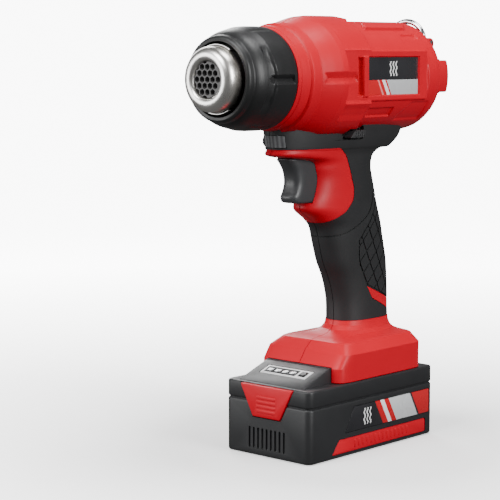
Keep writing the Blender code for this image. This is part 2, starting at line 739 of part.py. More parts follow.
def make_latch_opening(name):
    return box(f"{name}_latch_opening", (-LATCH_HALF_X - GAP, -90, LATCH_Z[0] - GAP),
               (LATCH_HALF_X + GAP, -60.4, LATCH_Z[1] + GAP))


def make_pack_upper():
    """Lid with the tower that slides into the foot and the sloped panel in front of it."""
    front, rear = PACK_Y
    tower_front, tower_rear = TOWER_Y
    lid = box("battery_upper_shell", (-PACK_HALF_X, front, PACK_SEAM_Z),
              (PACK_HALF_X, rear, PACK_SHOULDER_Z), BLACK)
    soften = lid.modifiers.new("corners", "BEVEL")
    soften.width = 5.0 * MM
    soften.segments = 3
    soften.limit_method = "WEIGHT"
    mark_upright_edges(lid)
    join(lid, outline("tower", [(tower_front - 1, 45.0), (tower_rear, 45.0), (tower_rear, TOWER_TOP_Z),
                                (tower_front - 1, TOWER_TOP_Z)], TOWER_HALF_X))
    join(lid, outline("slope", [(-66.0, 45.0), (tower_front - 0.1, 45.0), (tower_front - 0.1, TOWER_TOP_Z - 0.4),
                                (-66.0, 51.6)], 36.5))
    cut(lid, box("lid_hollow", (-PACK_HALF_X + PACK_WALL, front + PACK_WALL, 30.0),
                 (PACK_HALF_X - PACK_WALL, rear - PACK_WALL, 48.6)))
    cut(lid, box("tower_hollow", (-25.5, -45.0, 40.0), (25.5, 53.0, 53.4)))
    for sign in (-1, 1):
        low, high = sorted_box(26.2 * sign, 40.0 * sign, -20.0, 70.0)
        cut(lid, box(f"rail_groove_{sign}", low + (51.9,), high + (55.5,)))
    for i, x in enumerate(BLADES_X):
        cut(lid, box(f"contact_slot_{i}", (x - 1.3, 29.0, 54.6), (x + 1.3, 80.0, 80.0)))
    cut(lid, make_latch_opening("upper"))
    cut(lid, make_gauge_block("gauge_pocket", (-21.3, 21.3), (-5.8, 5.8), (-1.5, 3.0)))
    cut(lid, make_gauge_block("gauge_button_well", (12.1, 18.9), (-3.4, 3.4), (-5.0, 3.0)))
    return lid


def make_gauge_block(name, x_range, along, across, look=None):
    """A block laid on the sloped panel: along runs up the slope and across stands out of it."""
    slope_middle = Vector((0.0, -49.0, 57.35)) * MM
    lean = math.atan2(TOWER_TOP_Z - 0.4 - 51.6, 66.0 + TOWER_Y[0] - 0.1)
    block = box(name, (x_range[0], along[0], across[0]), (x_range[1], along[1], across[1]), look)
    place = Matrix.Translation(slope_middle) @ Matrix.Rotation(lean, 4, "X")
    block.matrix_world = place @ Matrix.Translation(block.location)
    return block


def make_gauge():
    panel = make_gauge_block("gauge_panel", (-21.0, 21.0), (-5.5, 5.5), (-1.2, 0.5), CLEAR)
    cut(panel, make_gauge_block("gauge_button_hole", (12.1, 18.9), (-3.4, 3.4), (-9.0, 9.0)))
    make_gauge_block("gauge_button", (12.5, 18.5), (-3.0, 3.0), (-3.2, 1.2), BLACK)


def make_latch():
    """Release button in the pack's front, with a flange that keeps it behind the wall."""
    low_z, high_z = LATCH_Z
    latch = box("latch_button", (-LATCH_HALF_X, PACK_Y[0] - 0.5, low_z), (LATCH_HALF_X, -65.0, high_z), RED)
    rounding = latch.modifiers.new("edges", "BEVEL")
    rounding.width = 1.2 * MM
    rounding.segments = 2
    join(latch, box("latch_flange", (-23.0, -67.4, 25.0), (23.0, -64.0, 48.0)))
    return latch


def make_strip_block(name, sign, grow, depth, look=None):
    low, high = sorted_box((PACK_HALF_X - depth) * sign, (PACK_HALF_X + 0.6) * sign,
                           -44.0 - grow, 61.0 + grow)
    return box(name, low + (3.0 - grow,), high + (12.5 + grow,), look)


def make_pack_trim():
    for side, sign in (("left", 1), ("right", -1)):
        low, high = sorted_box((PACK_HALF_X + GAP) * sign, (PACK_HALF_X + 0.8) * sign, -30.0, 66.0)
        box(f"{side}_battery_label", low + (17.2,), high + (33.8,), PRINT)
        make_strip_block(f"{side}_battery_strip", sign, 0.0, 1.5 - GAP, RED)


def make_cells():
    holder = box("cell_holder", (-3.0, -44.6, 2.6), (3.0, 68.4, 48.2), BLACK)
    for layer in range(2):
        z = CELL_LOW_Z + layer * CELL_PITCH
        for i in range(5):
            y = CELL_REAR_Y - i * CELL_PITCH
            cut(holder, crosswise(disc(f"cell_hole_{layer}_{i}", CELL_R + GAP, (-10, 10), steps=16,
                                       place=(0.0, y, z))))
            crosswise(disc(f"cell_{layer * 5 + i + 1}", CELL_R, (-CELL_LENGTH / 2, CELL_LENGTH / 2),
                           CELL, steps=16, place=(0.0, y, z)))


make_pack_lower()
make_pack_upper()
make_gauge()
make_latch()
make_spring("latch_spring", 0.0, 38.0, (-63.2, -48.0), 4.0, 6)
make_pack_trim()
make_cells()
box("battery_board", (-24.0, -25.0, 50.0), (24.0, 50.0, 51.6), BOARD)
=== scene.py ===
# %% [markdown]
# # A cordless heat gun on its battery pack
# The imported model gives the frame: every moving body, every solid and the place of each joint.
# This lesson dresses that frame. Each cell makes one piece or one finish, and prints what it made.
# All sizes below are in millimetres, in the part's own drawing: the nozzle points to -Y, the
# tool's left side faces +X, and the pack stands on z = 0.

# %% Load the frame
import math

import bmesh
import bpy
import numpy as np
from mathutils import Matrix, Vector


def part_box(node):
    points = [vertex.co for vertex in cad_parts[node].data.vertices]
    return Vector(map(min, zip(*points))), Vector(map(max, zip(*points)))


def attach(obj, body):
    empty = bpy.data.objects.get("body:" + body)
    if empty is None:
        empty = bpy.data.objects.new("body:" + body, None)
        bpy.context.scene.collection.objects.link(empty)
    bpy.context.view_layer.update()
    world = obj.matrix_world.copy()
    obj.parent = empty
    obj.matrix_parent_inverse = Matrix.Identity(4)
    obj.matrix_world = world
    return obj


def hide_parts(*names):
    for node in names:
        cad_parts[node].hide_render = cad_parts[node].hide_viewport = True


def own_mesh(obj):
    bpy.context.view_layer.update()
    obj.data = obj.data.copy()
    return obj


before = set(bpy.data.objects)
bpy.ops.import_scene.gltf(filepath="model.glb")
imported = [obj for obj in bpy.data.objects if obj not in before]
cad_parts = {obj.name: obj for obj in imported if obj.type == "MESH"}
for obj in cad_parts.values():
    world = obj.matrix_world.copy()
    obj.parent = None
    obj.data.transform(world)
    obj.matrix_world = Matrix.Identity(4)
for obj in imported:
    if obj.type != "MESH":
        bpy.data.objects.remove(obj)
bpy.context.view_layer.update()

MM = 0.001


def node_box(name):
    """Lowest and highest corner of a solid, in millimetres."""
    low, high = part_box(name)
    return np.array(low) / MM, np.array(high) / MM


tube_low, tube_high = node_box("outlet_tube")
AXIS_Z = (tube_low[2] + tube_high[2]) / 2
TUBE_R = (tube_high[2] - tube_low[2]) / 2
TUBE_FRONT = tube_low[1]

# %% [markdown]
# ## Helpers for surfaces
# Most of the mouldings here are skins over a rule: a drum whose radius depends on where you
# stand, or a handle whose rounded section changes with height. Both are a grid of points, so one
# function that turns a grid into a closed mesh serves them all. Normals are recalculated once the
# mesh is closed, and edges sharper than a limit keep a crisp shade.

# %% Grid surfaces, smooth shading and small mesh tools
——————
Task statement: Can you give every line above again, exactly as written?

Solution for this problem:
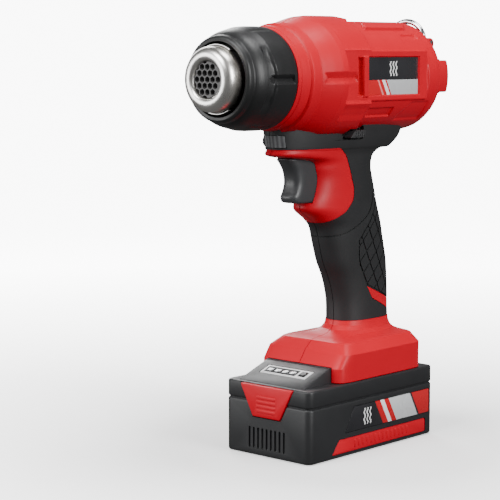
Keep writing the Blender code for this image. This is part 2, starting at line 739 of part.py. More parts follow.
def make_latch_opening(name):
    return box(f"{name}_latch_opening", (-LATCH_HALF_X - GAP, -90, LATCH_Z[0] - GAP),
               (LATCH_HALF_X + GAP, -60.4, LATCH_Z[1] + GAP))


def make_pack_upper():
    """Lid with the tower that slides into the foot and the sloped panel in front of it."""
    front, rear = PACK_Y
    tower_front, tower_rear = TOWER_Y
    lid = box("battery_upper_shell", (-PACK_HALF_X, front, PACK_SEAM_Z),
              (PACK_HALF_X, rear, PACK_SHOULDER_Z), BLACK)
    soften = lid.modifiers.new("corners", "BEVEL")
    soften.width = 5.0 * MM
    soften.segments = 3
    soften.limit_method = "WEIGHT"
    mark_upright_edges(lid)
    join(lid, outline("tower", [(tower_front - 1, 45.0), (tower_rear, 45.0), (tower_rear, TOWER_TOP_Z),
                                (tower_front - 1, TOWER_TOP_Z)], TOWER_HALF_X))
    join(lid, outline("slope", [(-66.0, 45.0), (tower_front - 0.1, 45.0), (tower_front - 0.1, TOWER_TOP_Z - 0.4),
                                (-66.0, 51.6)], 36.5))
    cut(lid, box("lid_hollow", (-PACK_HALF_X + PACK_WALL, front + PACK_WALL, 30.0),
                 (PACK_HALF_X - PACK_WALL, rear - PACK_WALL, 48.6)))
    cut(lid, box("tower_hollow", (-25.5, -45.0, 40.0), (25.5, 53.0, 53.4)))
    for sign in (-1, 1):
        low, high = sorted_box(26.2 * sign, 40.0 * sign, -20.0, 70.0)
        cut(lid, box(f"rail_groove_{sign}", low + (51.9,), high + (55.5,)))
    for i, x in enumerate(BLADES_X):
        cut(lid, box(f"contact_slot_{i}", (x - 1.3, 29.0, 54.6), (x + 1.3, 80.0, 80.0)))
    cut(lid, make_latch_opening("upper"))
    cut(lid, make_gauge_block("gauge_pocket", (-21.3, 21.3), (-5.8, 5.8), (-1.5, 3.0)))
    cut(lid, make_gauge_block("gauge_button_well", (12.1, 18.9), (-3.4, 3.4), (-5.0, 3.0)))
    return lid


def make_gauge_block(name, x_range, along, across, look=None):
    """A block laid on the sloped panel: along runs up the slope and across stands out of it."""
    slope_middle = Vector((0.0, -49.0, 57.35)) * MM
    lean = math.atan2(TOWER_TOP_Z - 0.4 - 51.6, 66.0 + TOWER_Y[0] - 0.1)
    block = box(name, (x_range[0], along[0], across[0]), (x_range[1], along[1], across[1]), look)
    place = Matrix.Translation(slope_middle) @ Matrix.Rotation(lean, 4, "X")
    block.matrix_world = place @ Matrix.Translation(block.location)
    return block


def make_gauge():
    panel = make_gauge_block("gauge_panel", (-21.0, 21.0), (-5.5, 5.5), (-1.2, 0.5), CLEAR)
    cut(panel, make_gauge_block("gauge_button_hole", (12.1, 18.9), (-3.4, 3.4), (-9.0, 9.0)))
    make_gauge_block("gauge_button", (12.5, 18.5), (-3.0, 3.0), (-3.2, 1.2), BLACK)


def make_latch():
    """Release button in the pack's front, with a flange that keeps it behind the wall."""
    low_z, high_z = LATCH_Z
    latch = box("latch_button", (-LATCH_HALF_X, PACK_Y[0] - 0.5, low_z), (LATCH_HALF_X, -65.0, high_z), RED)
    rounding = latch.modifiers.new("edges", "BEVEL")
    rounding.width = 1.2 * MM
    rounding.segments = 2
    join(latch, box("latch_flange", (-23.0, -67.4, 25.0), (23.0, -64.0, 48.0)))
    return latch


def make_strip_block(name, sign, grow, depth, look=None):
    low, high = sorted_box((PACK_HALF_X - depth) * sign, (PACK_HALF_X + 0.6) * sign,
                           -44.0 - grow, 61.0 + grow)
    return box(name, low + (3.0 - grow,), high + (12.5 + grow,), look)


def make_pack_trim():
    for side, sign in (("left", 1), ("right", -1)):
        low, high = sorted_box((PACK_HALF_X + GAP) * sign, (PACK_HALF_X + 0.8) * sign, -30.0, 66.0)
        box(f"{side}_battery_label", low + (17.2,), high + (33.8,), PRINT)
        make_strip_block(f"{side}_battery_strip", sign, 0.0, 1.5 - GAP, RED)


def make_cells():
    holder = box("cell_holder", (-3.0, -44.6, 2.6), (3.0, 68.4, 48.2), BLACK)
    for layer in range(2):
        z = CELL_LOW_Z + layer * CELL_PITCH
        for i in range(5):
            y = CELL_REAR_Y - i * CELL_PITCH
            cut(holder, crosswise(disc(f"cell_hole_{layer}_{i}", CELL_R + GAP, (-10, 10), steps=16,
                                       place=(0.0, y, z))))
            crosswise(disc(f"cell_{layer * 5 + i + 1}", CELL_R, (-CELL_LENGTH / 2, CELL_LENGTH / 2),
                           CELL, steps=16, place=(0.0, y, z)))


make_pack_lower()
make_pack_upper()
make_gauge()
make_latch()
make_spring("latch_spring", 0.0, 38.0, (-63.2, -48.0), 4.0, 6)
make_pack_trim()
make_cells()
box("battery_board", (-24.0, -25.0, 50.0), (24.0, 50.0, 51.6), BOARD)
=== scene.py ===
# %% [markdown]
# # A cordless heat gun on its battery pack
# The imported model gives the frame: every moving body, every solid and the place of each joint.
# This lesson dresses that frame. Each cell makes one piece or one finish, and prints what it made.
# All sizes below are in millimetres, in the part's own drawing: the nozzle points to -Y, the
# tool's left side faces +X, and the pack stands on z = 0.

# %% Load the frame
import math

import bmesh
import bpy
import numpy as np
from mathutils import Matrix, Vector


def part_box(node):
    points = [vertex.co for vertex in cad_parts[node].data.vertices]
    return Vector(map(min, zip(*points))), Vector(map(max, zip(*points)))


def attach(obj, body):
    empty = bpy.data.objects.get("body:" + body)
    if empty is None:
        empty = bpy.data.objects.new("body:" + body, None)
        bpy.context.scene.collection.objects.link(empty)
    bpy.context.view_layer.update()
    world = obj.matrix_world.copy()
    obj.parent = empty
    obj.matrix_parent_inverse = Matrix.Identity(4)
    obj.matrix_world = world
    return obj


def hide_parts(*names):
    for node in names:
        cad_parts[node].hide_render = cad_parts[node].hide_viewport = True


def own_mesh(obj):
    bpy.context.view_layer.update()
    obj.data = obj.data.copy()
    return obj


before = set(bpy.data.objects)
bpy.ops.import_scene.gltf(filepath="model.glb")
imported = [obj for obj in bpy.data.objects if obj not in before]
cad_parts = {obj.name: obj for obj in imported if obj.type == "MESH"}
for obj in cad_parts.values():
    world = obj.matrix_world.copy()
    obj.parent = None
    obj.data.transform(world)
    obj.matrix_world = Matrix.Identity(4)
for obj in imported:
    if obj.type != "MESH":
        bpy.data.objects.remove(obj)
bpy.context.view_layer.update()

MM = 0.001


def node_box(name):
    """Lowest and highest corner of a solid, in millimetres."""
    low, high = part_box(name)
    return np.array(low) / MM, np.array(high) / MM


tube_low, tube_high = node_box("outlet_tube")
AXIS_Z = (tube_low[2] + tube_high[2]) / 2
TUBE_R = (tube_high[2] - tube_low[2]) / 2
TUBE_FRONT = tube_low[1]

# %% [markdown]
# ## Helpers for surfaces
# Most of the mouldings here are skins over a rule: a drum whose radius depends on where you
# stand, or a handle whose rounded section changes with height. Both are a grid of points, so one
# function that turns a grid into a closed mesh serves them all. Normals are recalculated once the
# mesh is closed, and edges sharper than a limit keep a crisp shade.

# %% Grid surfaces, smooth shading and small mesh tools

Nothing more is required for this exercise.